Discuss the likely problems for Sainsbury’s and Morrisons if the suggested merger between them goes ahead

Edexcel A-Level Economics Paper 1 June 2017 Extract

Discuss the likely problems for Sainsbury’s and Morrisons if the suggested merger between them goes ahead. Refer to Figure 1, Extract C and your own knowledge in your answer. (25 marks)

Horizontal integration is when two firms at the same stage of production in the same industry join together.

One issue could be a lack of synergy leading to diseconomies of scale. Extract C refers to the difficulty of co-ordinating hundreds of thousands of workers, implying that there may be issues in communication. This could cause long run average costs to rise beyond the minimum efficient scale, representing a fall in productive efficiency. According to Forbes, 83% of mergers fail in this manner, where synergies are often imagined but fail to materialise in practice.

However, to evaluate this, Société Générale does believe some economies of scale could be generated — perhaps financial economies, for example, allowing the merged firm to access credit at lower interest rates. Thus, while there will be some communication difficulties, these may be outweighed by the financial economies of scale, which could lower costs and enable the firm to pass on lower prices to compete in the current price war.

A second problem may be excessive risk arising from over-exposure to the supermarket industry. Food prices have fallen by 1.7% over the last 2 years as Aldi and Lidl continue to gain market share by undercutting others; Tesco has had to issue profit warnings. The resulting merged firm is essentially putting 'all of its eggs in one basket' — in this case the supermarket industry where profits are falling. Thus, this can be viewed as a risky move, since any further deterioration in market trends could mean losses for the firm, with few options to cross-subsidise these losses since it is so heavily focused on the supermarket industry.

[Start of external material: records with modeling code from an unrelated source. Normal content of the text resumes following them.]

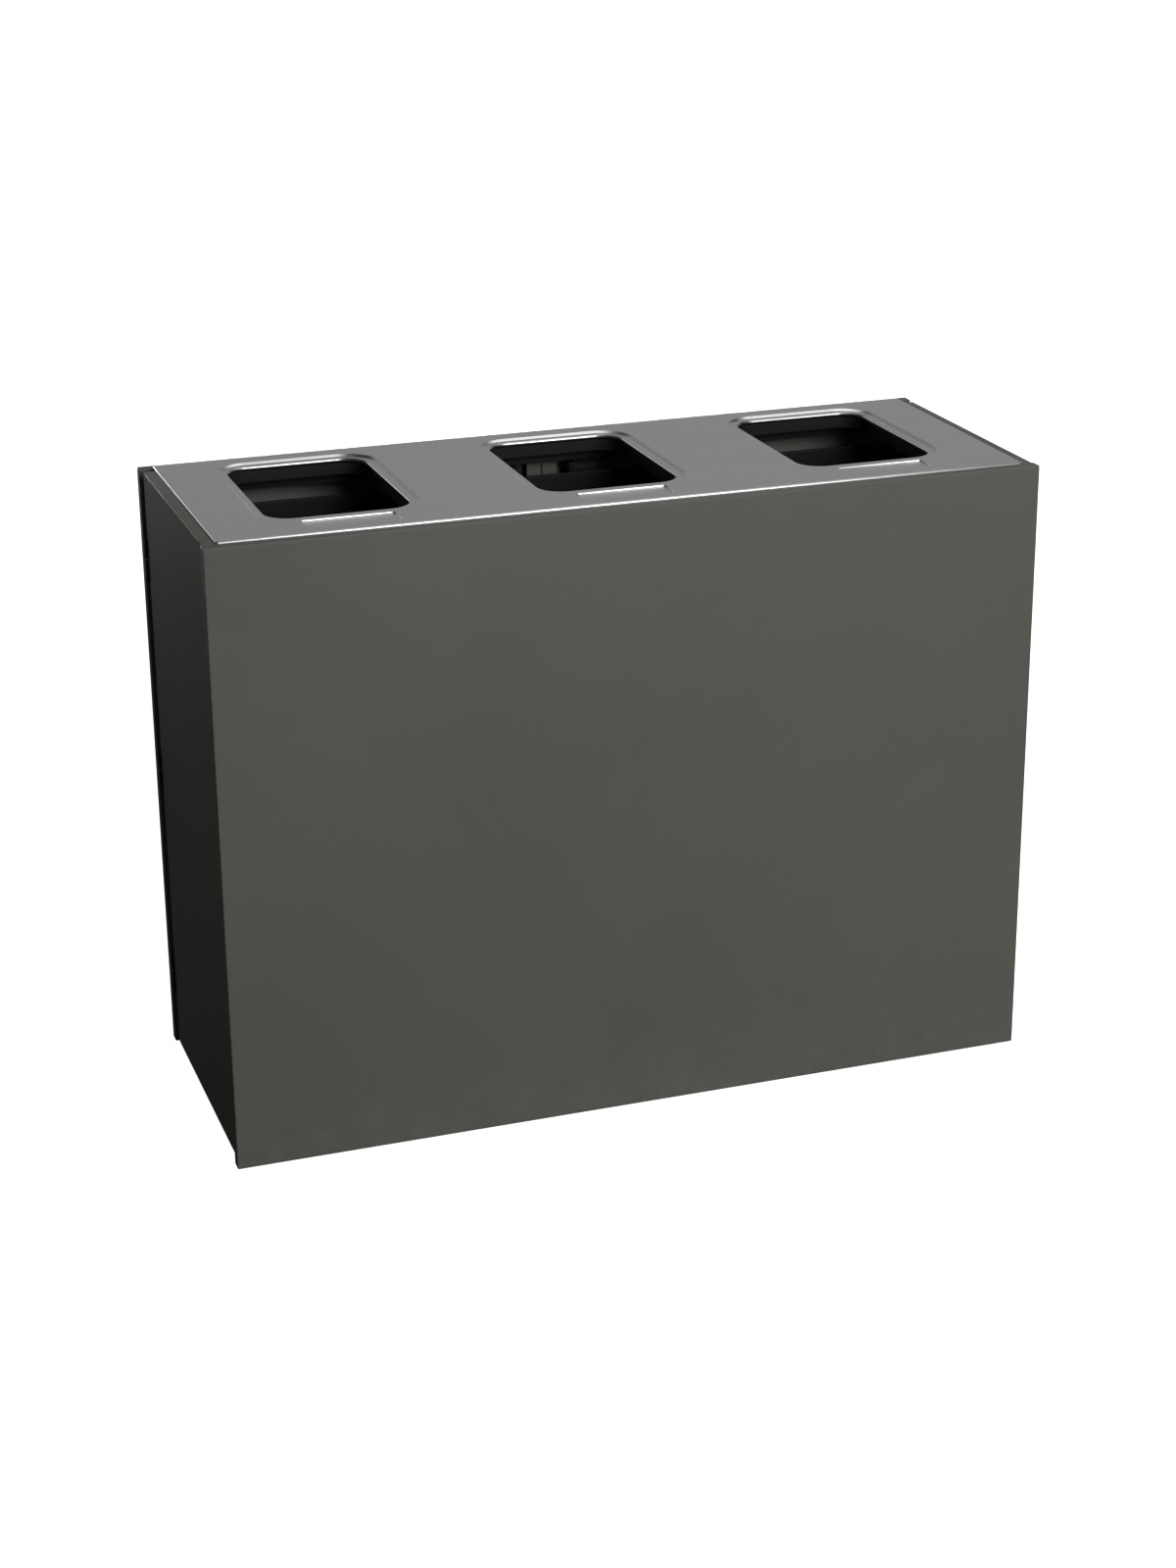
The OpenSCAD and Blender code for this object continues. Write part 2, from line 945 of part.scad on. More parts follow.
module hinge_washers() {
    color(BRASS)
        both_sides()
            for (z = hinge_zs)
                difference() {
                    rod_z([pivot_x, pivot_y, z + knuckle_h], 2 * barrel_r, washer_t);
                    rod_z([pivot_x, pivot_y, z], pin_d + 2 * running_gap, 2 * knuckle_h);
                }
}

module hinge_frame_screws() {
    color(ZINC)
        both_sides()
            for (z = hinge_zs)
                for (dz = leaf_screw_zs)
                    translate([leaf_screw_x, side_rear_y + leaf_t, z + dz])
                        rotate([90, 0, 0])
                            screw(leaf_screw_d, 12, leaf_screw_head_d, bolt_head_h);
}

module door_hinge_screws(side) {
    color(ZINC)
        handed(side)
            for (z = hinge_zs)
                for (dz = leaf_screw_zs)
                    translate([leaf_screw_x, door_in_y - leaf_t, z + upper_knuckle + dz])
                        rotate([-90, 0, 0])
                            screw(leaf_screw_d, 12, leaf_screw_head_d, bolt_head_h);
}

// Rubber buffers on the rear rail and the tray that the closed doors rest near
module door_buffers() {
    color(RUBBER)
        both_sides()
            for (x = buffer_xs)
                for (z = buffer_zs)
                    rod_y([x, side_rear_y, z], buffer_d, door_in_y - side_rear_y - buffer_gap);
}

// Service doors

module door(side) {
    color(PAINT)
        handed(side)
            difference() {
                translate([door_hinge_x, door_out_y, door_bottom_z])
                    rotate([0, 0, 180])
                        pan(door_hinge_x - door_free_x, door_top_z - door_bottom_z, pan_t);
                rod_y([lock_x, door_out_y - over, lock_z], lock_d + 2 * hole_gap, 2 * over);
                for (z = hinge_zs)
                    for (dz = leaf_screw_zs)
                        rod_y([leaf_screw_x, door_in_y - over, z + upper_knuckle + dz],
                              leaf_screw_d + 2 * hole_gap, 2 * over);
            }
}

// Two channels across the inside of a door, their webs on its skin
module door_stiffeners(side) {
    stiffener_w = 40;
    end_gap = 4;
    x0 = door_free_x + lip_w + end_gap;
    x1 = door_hinge_x - lip_w - end_gap;
    color(PAINT)
        handed(side)
            for (z = [rim_z / 3, rim_z * 2 / 3])
                translate([x0, door_out_y - sheet, z + stiffener_w / 2])
                    rotate([0, 90, 0])
                        mirror([0, 1, 0])
                            channel(stiffener_w, pan_t - 2 * sheet, x1 - x0);
}

// Lock: a body through the door's skin, clamped by its nut, with a plug that turns the cam
module lock_body(side) {
    inner_y = side_rear_y + 2;
    color(BLACK)
        handed(side)
            difference() {
                union() {
                    rod_y([lock_x, inner_y, lock_z], lock_d, door_out_y - inner_y);
                    rod_y([lock_x, door_out_y, lock_z], lock_flange_d, lock_proud);
                }
                rod_y([lock_x, inner_y - over, lock_z], plug_d + 2 * running_gap, cabinet_d);
            }
}

module lock_nut(side) {
    color(BLACK)
        handed(side)
            translate([lock_x, door_out_y - sheet, lock_z])
                rotate([90, 0, 0])
                    nut(lock_nut_af, lock_nut_h, lock_d);
}

// The plug has a square key socket at its outer end and a screw hole at its inner end
module lock_plug(side) {
    plug_y0 = cam_y + cam_t;
    plug_y1 = cabinet_d / 2 - plug_sunk;
    color(STAINLESS)
        handed(side)
            difference() {
                rod_y([lock_x, plug_y0, lock_z], plug_d, plug_y1 - plug_y0);
                span([lock_x - key_square / 2, plug_y1 - key_depth, lock_z - key_square / 2],
                     [lock_x + key_square / 2, plug_y1 + over, lock_z + key_square / 2]);
                rod_y([lock_x, plug_y0 - over, lock_z], bolt_d, cam_screw_len + over - cam_t);
            }
}

// The cam lies level when the door is free, and stands behind the rear rail's web when it is locked
module lock_cam(side) {
    color(BLACK)
        handed(side)
            difference() {
                union() {
                    rod_y([lock_x, cam_y, lock_z], cam_w, cam_t);
                    span([lock_x, cam_y, lock_z - cam_w / 2],
                         [lock_x + cam_reach - cam_w / 2, cam_y + cam_t, lock_z + cam_w / 2]);
                    rod_y([lock_x + cam_reach - cam_w / 2, cam_y, lock_z], cam_w, cam_t);
                }
                rod_y([lock_x, cam_y - over, lock_z], bolt_d, 3 * over);
            }
}

module cam_screw(side) {
    color(BLACK)
        handed(side)
            translate([lock_x, cam_y, lock_z])
                rotate([-90, 0, 0])
                    screw(bolt_d, cam_screw_len, bolt_head_d, bolt_head_h);
}

module left_door() {
    door(-1);
}

module left_door_stiffeners() {
    door_stiffeners(-1);
}

module left_hinge_halves() {
    door_hinge_halves(-1);
}

module left_hinge_screws() {
    door_hinge_screws(-1);
}

module left_lock_body() {
    lock_body(-1);
}

module left_lock_nut() {
    lock_nut(-1);
}

module left_lock_plug() {
    lock_plug(-1);
}

module left_lock_cam() {
    lock_cam(-1);
}

module left_cam_screw() {
    cam_screw(-1);
}

module right_door() {
    door(1);
}

module right_door_stiffeners() {
    door_stiffeners(1);
}

module right_hinge_halves() {
    door_hinge_halves(1);
}

module right_hinge_screws() {
    door_hinge_screws(1);
}

module right_lock_body() {
    lock_body(1);
}

module right_lock_nut() {
    lock_nut(1);
}

module right_lock_plug() {
    lock_plug(1);
}

module right_lock_cam() {
    lock_cam(1);
}

module right_cam_screw() {
    cam_screw(1);
}

front_panel();
left_side_wall();
right_side_wall();
base_tray();
tray_edges();
tray_ends();
front_rail();
rear_rail();
rail_flanges();
rail_tabs();
left_partition();
right_partition();
top_plate();
left_chute();
middle_chute();
right_chute();
plate_studs();
plate_pads();
plate_nuts();
front_stiffeners();
panel_bolts();
panel_nuts();
side_bolts();
side_nuts();
partition_rivets();
hinge_frame_halves();
hinge_pins();
hinge_washers();
hinge_frame_screws();
door_buffers();
bin_guides();
foot_pads();
foot_studs();
foot_nuts();
left_bin();
middle_bin();
right_bin();
handle_brackets();
bracket_rivets();
left_door();
left_door_stiffeners();
left_hinge_halves();
left_hinge_screws();
left_lock_body();
left_lock_nut();
left_lock_plug();
left_lock_cam();
left_cam_screw();
right_door();
right_door_stiffeners();
right_hinge_halves();
right_hinge_screws();
right_lock_body();
right_lock_nut();
right_lock_plug();
right_lock_cam();
right_cam_screw();
left_bin_outer_handle();
left_bin_inner_handle();
middle_bin_left_handle();
middle_bin_right_handle();
right_bin_inner_handle();
right_bin_outer_handle();
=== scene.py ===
import json
import math

import bmesh
import bpy
from mathutils import Matrix, Vector


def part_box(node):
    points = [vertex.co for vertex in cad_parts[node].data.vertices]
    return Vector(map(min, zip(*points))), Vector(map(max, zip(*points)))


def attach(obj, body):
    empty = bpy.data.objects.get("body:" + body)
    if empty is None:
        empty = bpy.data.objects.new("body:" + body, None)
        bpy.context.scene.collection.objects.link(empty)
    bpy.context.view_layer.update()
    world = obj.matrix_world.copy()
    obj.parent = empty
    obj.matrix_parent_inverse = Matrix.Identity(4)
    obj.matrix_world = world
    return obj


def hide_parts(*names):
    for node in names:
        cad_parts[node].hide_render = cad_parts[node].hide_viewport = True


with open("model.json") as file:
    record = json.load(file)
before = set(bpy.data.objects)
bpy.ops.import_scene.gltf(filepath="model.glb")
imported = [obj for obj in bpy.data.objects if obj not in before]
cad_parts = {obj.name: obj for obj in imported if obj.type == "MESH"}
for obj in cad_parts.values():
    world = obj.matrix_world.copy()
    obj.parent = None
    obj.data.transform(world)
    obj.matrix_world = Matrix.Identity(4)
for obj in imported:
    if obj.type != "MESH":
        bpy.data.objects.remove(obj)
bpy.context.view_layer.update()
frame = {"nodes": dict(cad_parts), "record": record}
scene = bpy.context.scene
print("frame loaded:", len(frame["nodes"]), "nodes")

mm = 0.001

# camera
cameraSetup = {
    "place": (-1.3011, -3.7910, 1.9471),
    "turn": (69.1709, 0.4474, -19.0947),  # degrees
    "lens": 66.66,
}
cameraData = bpy.data.cameras.new("studioCamera")
cameraData.lens = cameraSetup["lens"]
cameraData.sensor_width = 36
camera = bpy.data.objects.new("studioCamera", cameraData)
camera.location = cameraSetup["place"]
camera.rotation_euler = [math.radians(a) for a in cameraSetup["turn"]]
scene.collection.objects.link(camera)
scene.camera = camera
print("camera set")


# helpers for node groups and materials

def newGroup(name, inputs, outputs):
    group = bpy.data.node_groups.new(name, "ShaderNodeTree")
    for socketName, value in inputs:
        socket = group.interface.new_socket(name=socketName, in_out="INPUT", socket_type="NodeSocketFloat")
        socket.default_value = value
    for socketName, kind in outputs:
        group.interface.new_socket(name=socketName, in_out="OUTPUT", socket_type=kind)
    start = group.nodes.new("NodeGroupInput")
    end = group.nodes.new("NodeGroupOutput")
    return group, start, end


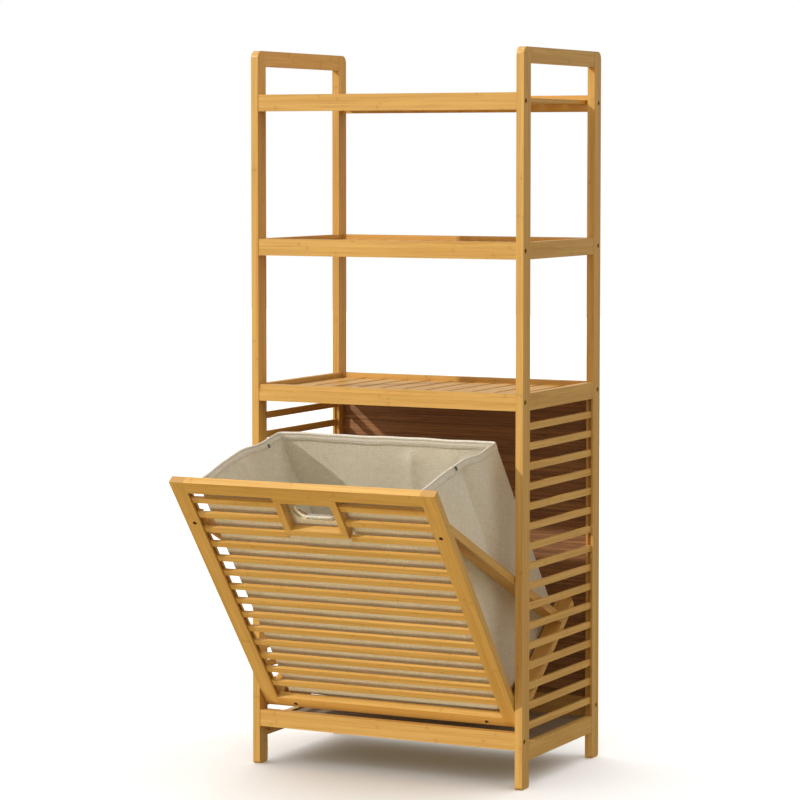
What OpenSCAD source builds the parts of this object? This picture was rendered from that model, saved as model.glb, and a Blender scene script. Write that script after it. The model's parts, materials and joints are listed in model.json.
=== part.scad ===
// Bamboo bathroom rack: two ladder side frames, three slatted shelves and a
// louvred lower cabinet whose front is a tilt-out hamper with a canvas bag.
// All sizes in millimetres. Z is up, X is the width, the front faces -Y.
// The hamper is drawn tilted open, resting on its stop blocks.

/* [Overall] */
// outside width of the rack
rack_w = 540; // [500:10:600]
// depth of the side frames, front post face to rear post face
rack_d = 344; // [335:1:370]
// total height
rack_h = 1300; // [1290:5:1400]

/* [Side frames] */
// post thickness across the width
post_t = 14; // [14:1:16]
// post depth front to rear
post_d = 30; // [30:1:32]
// radius of the rounded outer corner at the top of each post
corner_r = 14; // [6:1:18]
// radius of the eased corners under each foot
foot_r = 6; // [2:1:6]
// height of the top handle rails
handle_rail_h = 28; // [24:1:32]
// height of the side rungs
rung_h = 30; // [26:1:32]
// thickness of the side rungs
rung_t = 13; // [12:1:13]
// height of each louvre slat
slat_h = 12; // [10:1:14]
// thickness of each louvre slat
slat_t = 5.8; // [5:0.2:6]
// number of louvre slats in each side
side_slats = 16; // [12:1:16]

/* [Shelves] */
// top face height of the top shelf rails
top_shelf_z = 1221; // [1215:1:1225]
// top face height of the middle shelf rails
middle_shelf_z = 961; // [940:1:980]
// top face height of the lower shelf rails
lower_shelf_z = 697; // [697:1:700]
// height of the front and rear rails
rail_h = 30; // [28:1:30]
// thickness of the front and rear rails
rail_t = 18; // [16:1:18]
// number of boards in each shelf
shelf_boards = 11; // [8:1:11]
// width of each shelf board
board_w = 38; // [30:1:38]
// thickness of each shelf board
board_t = 7; // [6:1:8]
// how far the boards lie below the rail tops
board_drop = 9; // [6:1:10]

/* [Base] */
// top face height of the base front rail
base_front_z = 100; // [95:1:100]
// top face height of the base side rungs
base_rung_z = 79; // [75:1:80]
// top face height of the base rear rail
base_rear_z = 112; // [108:1:114]
// thickness of the base board
base_board_t = 8; // [6:1:10]

/* [Hamper] */
// opening angle of the hamper as drawn
tilt = 38; // [38:1:38]
// height of the hamper front panel
panel_h = 563; // [560:1:563]
// thickness of the hamper front panel
panel_t = 15; // [14:1:15]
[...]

However, in evaluation, the merger may actually enable the survival of Sainsbury's and Morrisons in the industry. The merged firm would control 27.4% of the industry, enabling it to increase monopsony power and be better prepared for a continuation of the price war with larger combined cash reserves. On its own, Morrisons may have struggled in the longer-term. Thus, moreover, the supermarket industry as a whole has fairly constant demand, meaning it is not as risky to be involved in the long term as other markets such as oil.